» PROBLEM TO WORK ON
Find the lines with "picks" in them and copy them out.

Start of PROVIDED ENTRIES

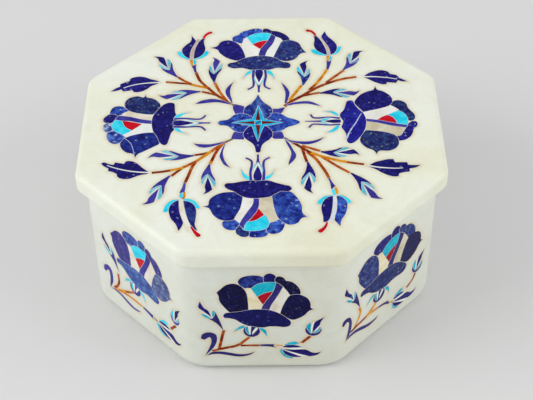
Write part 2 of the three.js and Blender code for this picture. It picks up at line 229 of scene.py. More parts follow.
def right_flower():
    """The flower on the right, in the lid's own coordinates."""
    return [
        ("lapis", smooth([(45.6, 8.4), (46.9, 10.7), (48.5, 11.5), (50.3, 11.1), (51.7, 9.7), (52.2, 7.3), (53.1, 5.6), (54.2, 3.6), (54.2, 1.5), (53.3, 0.2), (51, 0.4), (49.7, 3.1), (48.5, 5.4), (47.2, 6)], (0, 9, 10, 13))),
        ("navy", smooth([(52, -1), (53.1, -0.1), (54.4, -0.2), (54.9, -1.4), (54.4, -3), (53.3, -4.2), (52.8, -6.2), (51.7, -8.4), (49.7, -10), (47.8, -10.4), (45.9, -7.6), (48.5, -5.2), (50.5, -2.4)], (0, 9, 10, 12))),
        ("white", smooth([(35.6, 5.3), (45.9, 8.8), (48.8, 6.2), (44.6, 3.3), (41.2, 0.6), (36.6, 1)], (0, 1, 2, 5))),
        ("sand", smooth([(36.4, 0.9), (40.8, 0.1), (45.9, -1.5), (51, -2.6), (48.8, -7.1), (47.2, -7.8), (42.1, -6), (36.4, -5.1)], (0, 3, 4, 7))),
        ("cyan", smooth([(44.4, 3.3), (48.8, 5.8), (50.8, 3.9), (51.7, 0.9), (51.2, -2.4), (47.6, -1.6), (47.3, 0.6), (46.2, 2.4)], (0, 1, 4, 5))),
        ("red", smooth([(40.8, 0.8), (42.7, 2.4), (44.5, 3.4), (46.2, 2.4), (47.3, 0.4), (47.6, -1.7), (44, -0.5)], (0, 2, 5))),
        ("violet", smooth([(36.4, 1.5), (40.8, 0.8), (44.6, -0.3), (48.5, -1.5), (51.4, -2.1), (50.6, -3.4), (45.9, -2.4), (40.8, -0.7), (36.4, 0.2)], (0, 4, 5, 8))),
        ("navy", smooth([(36.2, 5.2), (34.7, 7.6), (33.4, 9.9), (33.7, 11.8), (35.6, 14.7), (38.2, 16.6), (40.4, 17.5), (41.3, 19.5), (42, 17.6), (44, 16.6), (45.9, 14.7), (46.9, 12.4), (46.7, 10.2), (45.3, 8.3), (42.1, 7), (38.8, 6)], (7, 0, 13))),
        ("lapis", smooth([(36.6, -4.7), (35, -7.1), (34.2, -9.7), (34.7, -11.9), (36.3, -13.9), (38.5, -15.3), (39.6, -17.4), (40.5, -15.6), (44, -15.5), (46.3, -14.2), (47.5, -11.9), (47.4, -9.1), (46.2, -7.1), (43.3, -5.8), (40.1, -5.1)], (6, 0, 12))),
        ("cobalt", smooth([(30.6, 11.1), (31.8, 11.7), (32.8, 11.3), (33.4, 9.2), (34.7, 6.7), (36.2, 4.4), (36.9, 0.9), (36.6, -2.6), (35.6, -5.8), (33.7, -9.1), (32.1, -11), (30.8, -11.6), (29.7, -10.7), (29.6, -7.8), (29.1, -5.2), (28.1, -3), (28.5, -1.4), (28.8, 0.4), (28.2, 1.8), (27.8, 3.1), (28.1, 4.7), (29.2, 6.3), (30, 8.9)], ())),
        ("hair", strip([(35.5, 4.5), (34.5, 2.4), (33.2, -0.7), (31.5, -3.9), (30.3, -6.8), (29.6, -9.1)], 0.32, 0.62)),
        ("cyan", smooth([(27.3, 3), (26.9, 4.5), (25.3, 5.7), (22.2, 5.7), (24.5, 5.1), (26, 3.8)], (0, 3))),
        ("cyan", smooth([(27.4, -1.4), (26.9, -3.6), (25.2, -5.3), (22.6, -5.7), (24.7, -4.2), (26.2, -2.4)], (0, 3))),
        ("violet", strip([(27.7, 1.9), (23.8, 2.4), (19.7, 2.1), (18.1, 2.5), (17.5, 4.1)], 0.95, 0.75)),
        ("violet", strip([(27.7, -1.4), (23.6, -1.7), (19.6, -1.2), (17.8, -1.4), (16.7, -3)], 0.8, 0.7)),
        ("pearl", smooth([(27.2, 1.3), (22.8, 2.1), (20.1, 0.4), (23.1, 1), (26.8, 0.8)], (0, 2, 4))),
        ("cyan", smooth([(24.4, 1.7), (22.2, 1.8), (19.9, 0.4), (22.2, -1), (23.8, -0.8), (21.5, 0.2)], (0, 2, 4))),
        ("navy", smooth([(27.9, 1.1), (25.4, 1.2), (21.9, 0.4), (25.1, -0.6), (27.9, -0.5)], (0, 2, 4))),
        ("violet", smooth([(20.8, 0.8), (15.4, 0.6), (15.4, 0.2), (20.8, -0.1), (21.3, 0.4)], (0, 1, 2, 3, 4))),
    ]


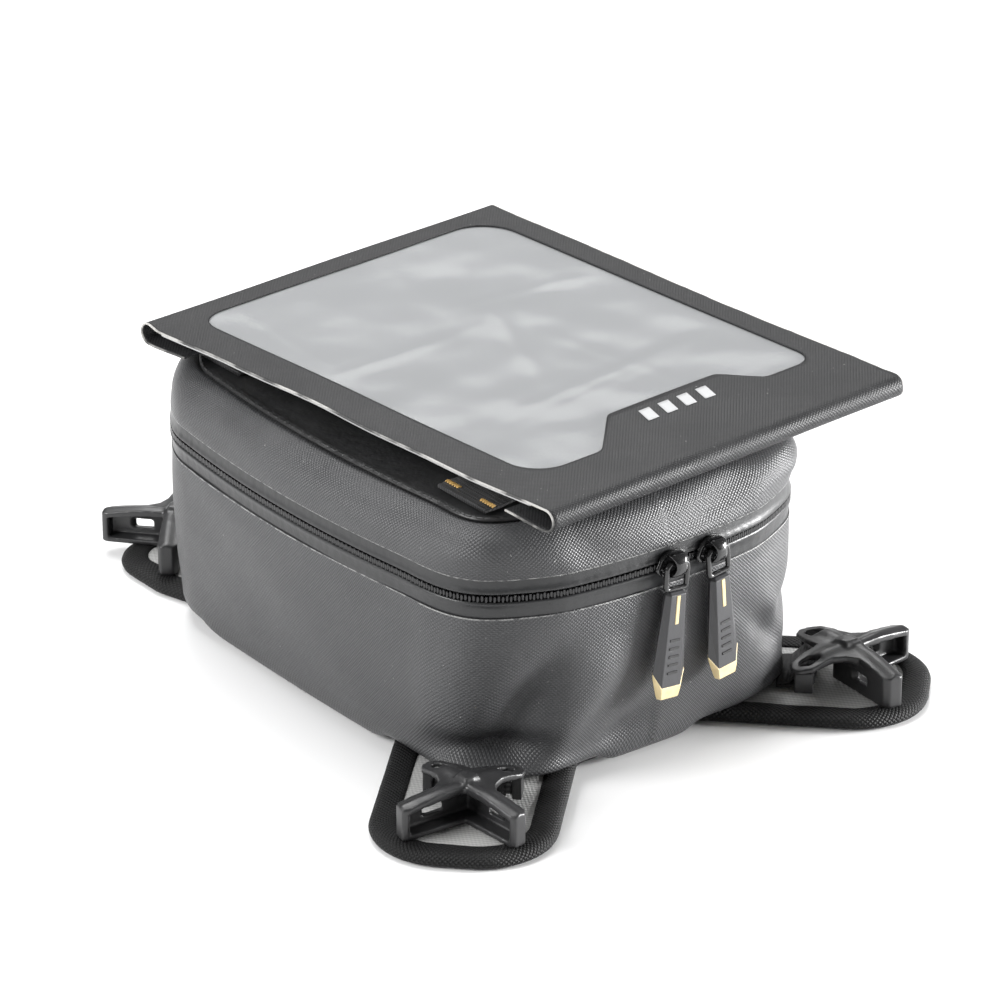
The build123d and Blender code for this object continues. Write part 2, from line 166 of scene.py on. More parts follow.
# The pad: a foam sheet faced with grey twill above and embossed rubber below, with an ear at
# each hook. A folded braid is sewn round its whole edge.
MM = 0.001
PAD_CORNERS = ((24.0, -86.0, 8), (73.6, -135.6, 24), (114.6, -94.6, 24), (54.0, -34.0, 10),
               (54.0, 74.0, 10), (59.0, 92.0, 12), (59.0, 125.0, 18), (8.0, 125.0, 10), (8.0, 105.0, 6))


def run_along(path):
    """Distance along a path of points, from 0 at its first."""
    return np.concatenate([[0], np.cumsum(np.hypot(*np.diff(path, axis=0).T))])


def rounded_path(corners, step):
    """Evenly spaced points round a closed polygon whose corners are arcs: each corner's arc starts and
    ends where a circle of its radius touches the two sides."""
    spots = np.array([(x, y) for x, y, r in corners], float)
    pieces = []
    for k, (x, y, r) in enumerate(corners):
        here = spots[k]
        into = here - spots[k - 1]
        out = spots[(k + 1) % len(spots)] - here
        into, out = into / np.hypot(*into), out / np.hypot(*out)
        turn = math.atan2(into[0] * out[1] - into[1] * out[0], into @ out)
        start = here - into * r * math.tan(abs(turn) / 2)
        side = math.copysign(1.0, turn)
        centre = start + side * r * np.array([-into[1], into[0]])
        angle = math.atan2(*(start - centre)[::-1]) + np.linspace(0, turn, 25)
        pieces.append(centre + r * np.stack([np.cos(angle), np.sin(angle)], 1))
    dense = np.vstack(pieces + [pieces[0][:1]])
    run = run_along(dense)
    count = int(round(run[-1] / step))
    where = np.linspace(0, run[-1], count, endpoint=False)
    return np.stack([np.interp(where, run, dense[:, k]) for k in (0, 1)], 1), run[-1]


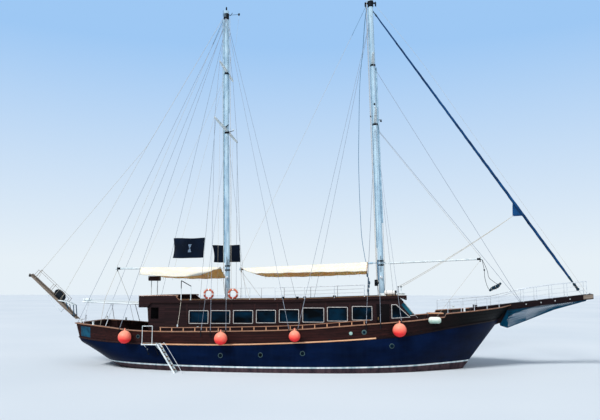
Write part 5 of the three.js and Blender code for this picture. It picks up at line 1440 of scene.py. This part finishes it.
def fenders():
    for n, (x, z, r) in enumerate(FENDERS, 1):
        node = "ball_fender_%d" % n
        centre = Vector((x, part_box(node)[0].y + r, z))
        half, cap = cap_at(x)
        profile = [(0.5 - 0.5 * math.cos(a), r * 0.995 * math.sin(a) * (1 + 0.02 * math.cos(a)))
                   for a in span(0, math.pi, 16)]
        ball = lathe(centre - UP * (r * 0.995), centre + UP * (r * 0.97), profile, 32)
        made = piece("fender_ball_%d" % n, [ball], [CORAL], "boat", [node], angle=80)
        neck = centre + UP * (r * 0.955)
        eye = neck + UP * 0.085
        parts = Parts([lathe(neck, eye, [(0, 0.05), (0.3, 0.034), (1, 0.026)], 16)])
        parts.add(tube(hoop(eye + UP * 0.01, (0.03, 0, 0), (0, 0, 0.03), 12), 0.012, 6, True))
        line = [eye]
        for out, up in ((0.02, -0.07), (0.018, 0), (-0.02, 0.012), (-0.15, 0.012), (-0.178, -0.02)):
            line.append((x, -(half + out), cap + up))
        line.append((x + 0.02, -(half - 0.2), cap - 0.3))
        parts.add(tube(line, 0.009, 6), 1)
        parts.add(lathe(centre - UP * r, centre - UP * (r * 0.965), [(0, 0.03), (1, 0.06)], 12))
        piece("fender_line_%d" % n, parts, [CORAL, ROPE])
    r = 0.185
    y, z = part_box("long_fender")[0].y + r, 3.06
    cap_end = [(0, 0.0), (0.01, 0.07), (0.05, 0.13), (0.13, 0.178), (0.2, 0.184)]
    profile = cap_end + [(1 - share, out) for share, out in reversed(cap_end)]
    made = piece("long_fender_body", [lathe((7.72, y, z), (8.44, y, z), profile, 28)], [WHITE_VINYL], "boat",
                 ["long_fender"], angle=60)
    parts = Parts()
    for x in (7.86, 8.3):
        half, cap = cap_at(x)
        parts.add(tube(hoop((x, y, z), (0, 0.19, 0), (0, 0, 0.19), 24), 0.009, 6, True))
        line = [(x, y, z + 0.19), (x, -(half + 0.012), cap - 0.03), (x, -(half - 0.02), cap + 0.012),
                (x, -(half - 0.15), cap + 0.012)]
        parts.add(tube(line, 0.009, 6))
    piece("long_fender_lines", parts, [ROPE])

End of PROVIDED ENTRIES

» FULL OUTPUT
Write part 2 of the three.js and Blender code for this picture. It picks up at line 229 of scene.py. More parts follow.
Write part 5 of the three.js and Blender code for this picture. It picks up at line 1440 of scene.py. This part finishes it.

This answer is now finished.